If you own a large amount of a currency, you want to ensure that the currency in question is trusted, or otherwise that currency would end up losing its value. It is your greed that is guiding you, not your benevolence.
Eh, I think it’s naive to believe that greed is sufficient protection. Owning a bunch of ETH so you can set ETH on fire would be a waste of money, only so long as the person setting the fire didn’t value the mischief more than the ETH. I don’t see why nation states wouldn’t attack each other by burning down the crypto assets of citizens, either.
> I think it’s naive to believe that greed is sufficient protection.

I never said that, I actually agree with you. I was just explaining GP's point to parent who in my opinion missed it.

Ah, apologies.
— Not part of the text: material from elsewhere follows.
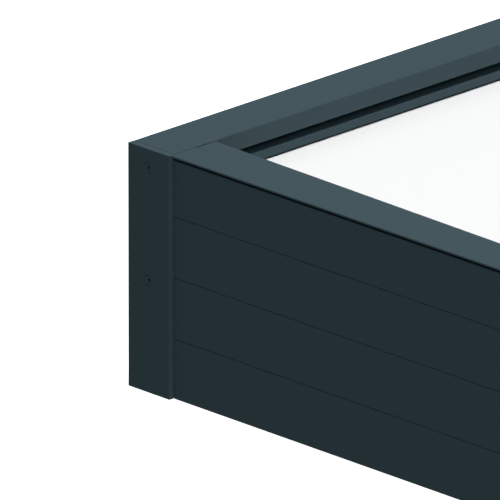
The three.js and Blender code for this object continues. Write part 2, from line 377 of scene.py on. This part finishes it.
def onHexagon(acrossFlats, y):
    def move(point):
        angle = math.atan2(point.z, point.x)
        fromFlat = (angle % math.radians(60)) - math.radians(30)
        radius = acrossFlats / 2 / math.cos(fromFlat)
        return Vector((radius * math.cos(angle), y, radius * math.sin(angle)))
    return move


def placeAt(bm, spot, turn):
    bmesh.ops.transform(
        bm, verts=bm.verts, matrix=Matrix.Translation(spot) @ Matrix.Rotation(turn, 4, "Z"))


# End plates: flat bar with two countersunk holes, its outer edges rounded and its back left sharp
endPlates = {
    "edgeRadius": 0.5 * mm, "edgeSegments": 3,
    "border": 3 * mm,           # plain band round the face, outside the holes' triangles
    "seat": 0.28 * mm,          # grown at the back, so that no gap shows where it meets the beam
    "headRadius": 6.1 * mm, "shankRadius": 3.3 * mm,
    "landDepth": 0.6 * mm,      # straight part of the hole above the countersink
    "sinkDepth": 2.9 * mm,
}


def makeEndPlate(end, side, settings):
    nodeName = "end_plate_" + end + "_" + side
    low, high = boxOf(nodeName)
    middle = (low + high) / 2
    depth = high.y - low.y + settings["seat"]
    bm = bmesh.new()
    bmesh.ops.create_grid(
        bm, x_segments=1, y_segments=1, size=0.5, matrix=Matrix.Rotation(math.radians(90), 4, "X"))
    bmesh.ops.scale(bm, verts=bm.verts, vec=(high.x - low.x, 1, high.z - low.z))
    bmesh.ops.inset_individual(bm, faces=bm.faces[:], thickness=settings["border"])
    outer = [edge for edge in bm.edges if len(edge.link_faces) == 1]
    inner = min(bm.faces, key=lambda face: face.calc_center_median().length)
    rim = list(inner.edges)
    bmesh.ops.delete(bm, geom=[inner], context="FACES_ONLY")
    holes = []
    for level in ("upper", "lower"):
        screwLow, screwHigh = boxOf("plate_screw_" + end + "_" + side + "_" + level)
        height = (screwLow.z + screwHigh.z) / 2 - middle.z
        holes.append((height, circleLoop(bm, settings["headRadius"], 0, height)))
    bmesh.ops.triangle_fill(
        bm, use_beauty=True, edges=rim + [edge for hole in holes for edge in hole[1]], normal=(0, -1, 0))
    back = []
    for height, edges in holes:
        edges = extrudeLoop(bm, edges, onCircle(settings["headRadius"], settings["landDepth"], height))
        edges = extrudeLoop(bm, edges, onCircle(settings["shankRadius"], settings["sinkDepth"], height))
        back += extrudeLoop(bm, edges, onCircle(settings["shankRadius"], depth, height))
    back += extrudeLoop(bm, outer, lambda point: Vector((point.x, depth, point.z)))
    bmesh.ops.triangle_fill(bm, use_beauty=True, edges=back, normal=(0, 1, 0))
    bmesh.ops.recalc_face_normals(bm, faces=bm.faces)
    edgeX = (high.x - low.x) / 2 * meshCare["reachedEdge"]
    edgeZ = (high.z - low.z) / 2 * meshCare["reachedEdge"]

    def isOuter(edge):
        a, b = edge.verts[0].co, edge.verts[1].co
        onFace = max(a.y, b.y) < meshCare["onFace"]
        onSide = min(abs(a.x), abs(b.x)) > edgeX
        onEnd = min(abs(a.z), abs(b.z)) > edgeZ
        return (onSide and onEnd) or (onFace and (onSide or onEnd))

    roundEdges(bm, settings["edgeRadius"], settings["edgeSegments"], None, isOuter)
    if end == "front":
        placeAt(bm, (middle.x, low.y, middle.z), 0)
    else:
        placeAt(bm, (middle.x, high.y, middle.z), math.radians(180))
    finishPiece(bm, "plate_" + end + "_" + side, powderCoat, [nodeName])


for end in ("front", "rear"):
    for side in ("left", "right"):
        makeEndPlate(end, side, endPlates)
print("end plates made")


def turnedHead(bm, start, outside, acrossFlats, socket, socketTip):
    # turned outside, then a hexagon socket with a bevelled mouth and a drilled floor
    first = circleLoop(bm, start[0], start[1])
    edges = first
    for radius, y in outside:
        edges = extrudeLoop(bm, edges, onCircle(radius, y))
    bmesh.ops.edgeloop_fill(bm, edges=edges)
    mouth, mouthY, hexagonY, floorY = socket
    edges = extrudeLoop(bm, first, onCircle(mouth, mouthY))
    edges = extrudeLoop(bm, edges, onHexagon(acrossFlats, hexagonY))
    edges = extrudeLoop(bm, edges, onHexagon(acrossFlats, floorY))
    floor = bmesh.ops.edgeloop_fill(bm, edges=edges)["faces"]
    tip = bmesh.ops.poke(bm, faces=floor)["verts"]
    bmesh.ops.translate(bm, verts=tip, vec=(0, socketTip, 0))


# Countersunk screws in the end plates: M6, with a 4 mm hexagon socket. An outline is pairs of radius and
# depth; a socket is its mouth's radius, then the depths of its mouth, its hexagon's top and its floor
plateScrews = {
    "face": (5.35 * mm, 0.0),
    "outside": ((5.65 * mm, 0.15 * mm), (5.7 * mm, 0.45 * mm), (3.0 * mm, 2.6 * mm),
                (3.0 * mm, 29.5 * mm), (2.5 * mm, 30 * mm)),
    "acrossFlats": 4 * mm,
    "socket": (2.6 * mm, 0.0, 0.25 * mm, 4.2 * mm),
    "socketTip": 0.6 * mm,
}
for nodeName in sorted(nodes):
    if nodeName.startswith("plate_screw_"):
        low, high = boxOf(nodeName)
        bm = bmesh.new()
        turnedHead(bm, plateScrews["face"], plateScrews["outside"], plateScrews["acrossFlats"],
                   plateScrews["socket"], plateScrews["socketTip"])
        bmesh.ops.recalc_face_normals(bm, faces=bm.faces)
        atFront = "_front_" in nodeName
        placeAt(bm, ((low.x + high.x) / 2, low.y if atFront else high.y, (low.z + high.z) / 2),
                0 if atFront else math.radians(180))
        finishPiece(bm, "turned_" + nodeName, screwCoat, [nodeName])
print("plate screws made")

# Button-head M8 bolts on washers, two in each leg of each corner cleat
cleatBolts = {
    "face": (3.9 * mm, -6.0 * mm),
    "outside": ((5.6 * mm, -5.4 * mm), (6.7 * mm, -4.1 * mm), (7.0 * mm, -2.6 * mm),
                (7.0 * mm, -1.7 * mm), (7.9 * mm, -1.6 * mm), (8.2 * mm, -1.3 * mm), (8.2 * mm, 0.0)),
    "acrossFlats": 5 * mm,
    "socket": (3.1 * mm, -6.0 * mm, -5.75 * mm, -3.4 * mm),
    "socketTip": 0.6 * mm,
    "legThickness": 5 * mm,     # of the cleat, whose inner face the bolts sit on
    "alongLeg": 30 * mm,        # from the corner
    "fromEnd": 32 * mm,         # from the cleat's upper and lower ends
}
for end in ("front", "rear"):
    for side in ("left", "right"):
        low, high = boxOf("corner_cleat_" + end + "_" + side)
        inX = 1 if side == "left" else -1
        inY = 1 if end == "front" else -1
        cornerX = low.x if side == "left" else high.x
        cornerY = low.y if end == "front" else high.y
        onBeam = (cornerX + inX * cleatBolts["legThickness"], cornerY + inY * cleatBolts["alongLeg"])
        onCore = (cornerX + inX * cleatBolts["alongLeg"], cornerY + inY * cleatBolts["legThickness"])
        whole = bmesh.new()
        for height in (low.z + cleatBolts["fromEnd"], high.z - cleatBolts["fromEnd"]):
            for spot, turn in ((onBeam, 90 * inX), (onCore, 180 if end == "front" else 0)):
                bm = bmesh.new()
                turnedHead(bm, cleatBolts["face"], cleatBolts["outside"], cleatBolts["acrossFlats"],
                           cleatBolts["socket"], cleatBolts["socketTip"])
                bmesh.ops.recalc_face_normals(bm, faces=bm.faces)
                placeAt(bm, (*spot, height), math.radians(turn))
                mesh = bpy.data.meshes.new("oneBolt")
                bm.to_mesh(mesh)
                bm.free()
                whole.from_mesh(mesh)
                bpy.data.meshes.remove(mesh)
        finishPiece(whole, "cleat_bolts_" + end + "_" + side, screwCoat)
print("cleat bolts made")

# Studio: a pale floor, a dim even surround and soft lights; the last one is the floor's bounce
studio = {
    "floorRadius": 90.0, "floorSegments": 96,
    "floorDrop": 0.5 * mm,
    "floorColour": "#f4f4f4",
    "floorGlow": 1.0,
    "surroundColour": "#ffffff",
    "surround": 0.135,
    "backdrop": 1.0,            # the surround as the camera sees it
    "suns": {                   # strength, softness in degrees, and where each comes from
        "softKey": (2.36, 12.0, (0.06, 0.11, 1.0)),
        "softFill": (1.23, 20.0, (0.66, -0.51, 0.58)),
        "softBack": (0.30, 25.0, (-0.35, 0.62, 0.70)),
        "floorBounce": (1.16, 60.0, (0.51, -0.06, -0.86)),
    },
}


def makeFloor(settings):
    bm = bmesh.new()
    bmesh.ops.create_circle(
        bm, cap_ends=True, segments=settings["floorSegments"], radius=settings["floorRadius"])
    bmesh.ops.translate(bm, verts=bm.verts, vec=(0, 0, cadLow.z - settings["floorDrop"]))
    mesh = bpy.data.meshes.new("studioFloor")
    bm.to_mesh(mesh)
    bm.free()
    floor = bpy.data.objects.new("studioFloor", mesh)
    bpy.context.scene.collection.objects.link(floor)
    material, tree = startMaterial("paleFloor")
    glow = addNode(tree, "ShaderNodeEmission", {
        "Color": linear(settings["floorColour"]), "Strength": settings["floorGlow"]})
    matt = addNode(tree, "ShaderNodeBsdfDiffuse", {"Color": linear(settings["floorColour"])})
    both = addNode(tree, "ShaderNodeAddShader", None, {0: glow.outputs[0], 1: matt.outputs[0]})
    # seen from below it is clear, so that the underside of the frame shows
    clear = addNode(tree, "ShaderNodeBsdfTransparent")
    facing = addNode(tree, "ShaderNodeNewGeometry").outputs["Backfacing"]
    mixed = addNode(
        tree, "ShaderNodeMixShader", None, {0: facing, 1: both.outputs[0], 2: clear.outputs[0]})
    addNode(tree, "ShaderNodeOutputMaterial", None, {"Surface": mixed.outputs[0]})
    mesh.materials.append(material)
    floor.visible_diffuse = False
    floor.visible_glossy = False
    floor.visible_shadow = False


def makeLight(settings):
    scene = bpy.context.scene
    world = bpy.data.worlds.new("paleSurround")
    world.use_nodes = True
    tree = world.node_tree
    tree.nodes.clear()
    seen = addNode(tree, "ShaderNodeLightPath").outputs["Is Camera Ray"]
    white = linear(settings["surroundColour"])
    light = addNode(tree, "ShaderNodeBackground", {"Color": white, "Strength": settings["surround"]})
    backdrop = addNode(tree, "ShaderNodeBackground", {"Color": white, "Strength": settings["backdrop"]})
    mixed = addNode(
        tree, "ShaderNodeMixShader", None, {0: seen, 1: light.outputs[0], 2: backdrop.outputs[0]})
    addNode(tree, "ShaderNodeOutputWorld", None, {"Surface": mixed.outputs[0]})
    scene.world = world
    for name, (strength, softness, source) in settings["suns"].items():
        sun = bpy.data.objects.new(name, bpy.data.lights.new(name, "SUN"))
        sun.data.energy = strength
        sun.data.angle = math.radians(softness)
        sun.rotation_euler = Vector(source).to_track_quat("Z", "Y").to_euler()
        scene.collection.objects.link(sun)
    scene.view_settings.view_transform = "Standard"


makeFloor(studio)
makeLight(studio)
print("studio made")

# Camera: a long lens, so that parallel edges stay parallel, on the front left corner of the frame
cameraView = {
    "azimuth": 45.33, "elevation": 20.125,      # degrees round from the front, and above the horizon
    "lens": 1720.0, "sensor": 36.0,
    "distance": 23.905,
    "clip": (0.1, 300.0),
    "aim": (0.1127, 0.0605, -0.1013),           # middle of the view, from the frame's top front left corner
}


def makeCamera(settings):
    data = bpy.data.cameras.new("longLens")
    data.lens = settings["lens"]
    data.sensor_width = settings["sensor"]
    data.clip_start, data.clip_end = settings["clip"]
    camera = bpy.data.objects.new("longLens", data)
    bpy.context.scene.collection.objects.link(camera)
    turn, rise = math.radians(settings["azimuth"]), math.radians(settings["elevation"])
    back = Vector((
        math.sin(turn) * math.cos(rise), -math.cos(turn) * math.cos(rise), math.sin(rise)))
    aim = Vector((cadLow.x, cadLow.y, cadHigh.z)) + Vector(settings["aim"])
    camera.location = aim + back * settings["distance"]
    camera.rotation_euler = back.to_track_quat("Z", "Y").to_euler()
    bpy.context.scene.camera = camera


makeCamera(cameraView)
print("camera made")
I read you as agreeing with and clarifying GP's argument.
> If you own a large amount of a currency,

you rug pull, divest into hard cash at peak, <any of the dozens of ways people with large amounts of cryptocurrencies get rid of those>

One problem with this - speculative assets are at least partially valuable because of their volatility - their ability to appreciate quickly. Even if eth is untrusted for long term value, so long as it has the potential to make money for someone in the short term it's going to continue to get transactions.

And, as always, sometimes folks just want to watch the world burn. It's a relatively low investment (~$50k) to become a validator, and the fine's only about $7k (.5 eth).

Imagine the damage someone with a few million (say, some baby-boomer who just sold their California duplex) could do if they wanted to.

Google short selling.
thanks, I work at a financial institution, so I "Googled" it a few times, short selling is based on borrowing the underlying securities - not owning them - or alternatively owning a(n often bespoke) derivative, related to those securities, which behaves as a short.

If you own a security you are long, not short.

If you hold eth, you are long eth.
Not really, you can be long in one market, and short in the derivatives market, and your net position be short. You'd be holding eth, but you'd be short.
not really, in that case you have two separate positions, one long and one short.
If you make money when the price goes down then your overall position is short.

The point is that it can be profitable to crash the price even though you're holding the asset at the same time.

No one would use a network with this level of centralization, or at least, it would be unwise to.
like a 51% attack on a PoW through pool conspiracy, it will be impossible to tell if (when?) the network is controlled by a single entity.

By the time the public has figured out the plot, it's too late: the attacker has already run to the exchanges with double-spent coins.